Sorry D. Hugh, I've been really busy with some other critical issues and finally had time to come back to this. I'm putting together a patch based on the suggested patch in the kernel.org bug. I'm testing it on some "known good" systems and then I'll attach it to this BZ for you to test. Would that work for you? Again, sorry for the long delay, P.
@Prarit: That would be great for me. I just wonder if it is worthwhile for Red Hat. 1) I haven't heard of others hitting this problem, so it probably doesn't affect many. (I admit that not everyone affected by a problem reports it or even recognizes it.) 2) There is a small chance that the "fix" would break other systems that are currently working. Not only does the code have to be correct, it has to not tickle any BIOS bugs that are currently latent. I imagine that chance is very slight since kernel.org has used this fix already, but it still must be considered. 3) I can live with my current work-around: whenever a new kernel is shipped, I simply rebuild it with Patch 24199 removed.
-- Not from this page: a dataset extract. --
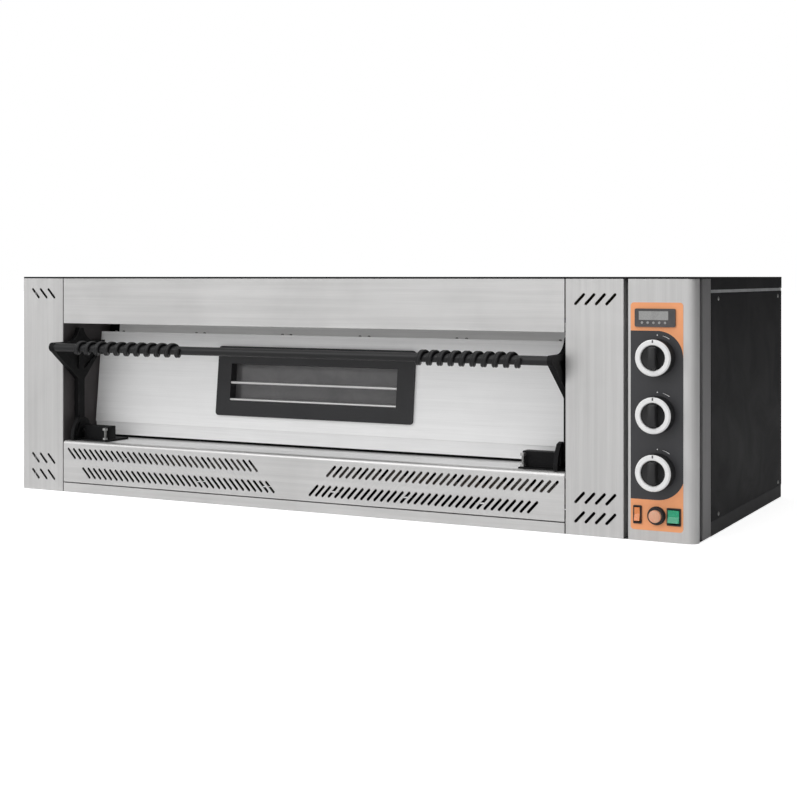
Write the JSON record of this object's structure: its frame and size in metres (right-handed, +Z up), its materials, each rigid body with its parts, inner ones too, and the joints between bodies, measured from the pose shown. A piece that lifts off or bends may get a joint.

(In reply to comment #25) > @Prarit: > > That would be great for me. I just wonder if it is worthwhile for Red Hat. > > 1) I haven't heard of others hitting this problem, so it probably doesn't > affect many. (I admit that not everyone affected by a problem reports it or > even recognizes it.) Right -- and I suspect that some people may not have noticed. > > 2) There is a small chance that the "fix" would break other systems that are > currently working. Not only does the code have to be correct, it has to not > tickle any BIOS bugs that are currently latent. I imagine that chance is very > slight since kernel.org has used this fix already, but it still must be > considered. Yeah -- I'm thinking of using a boot parameter to enable the new check. > > 3) I can live with my current work-around: whenever a new kernel is shipped, I > simply rebuild it with Patch 24199 removed. Okay ... you're more than welcome to do that. I'll close this as WONTFIX for now. If you have any problems please feel free to ping me directly. P.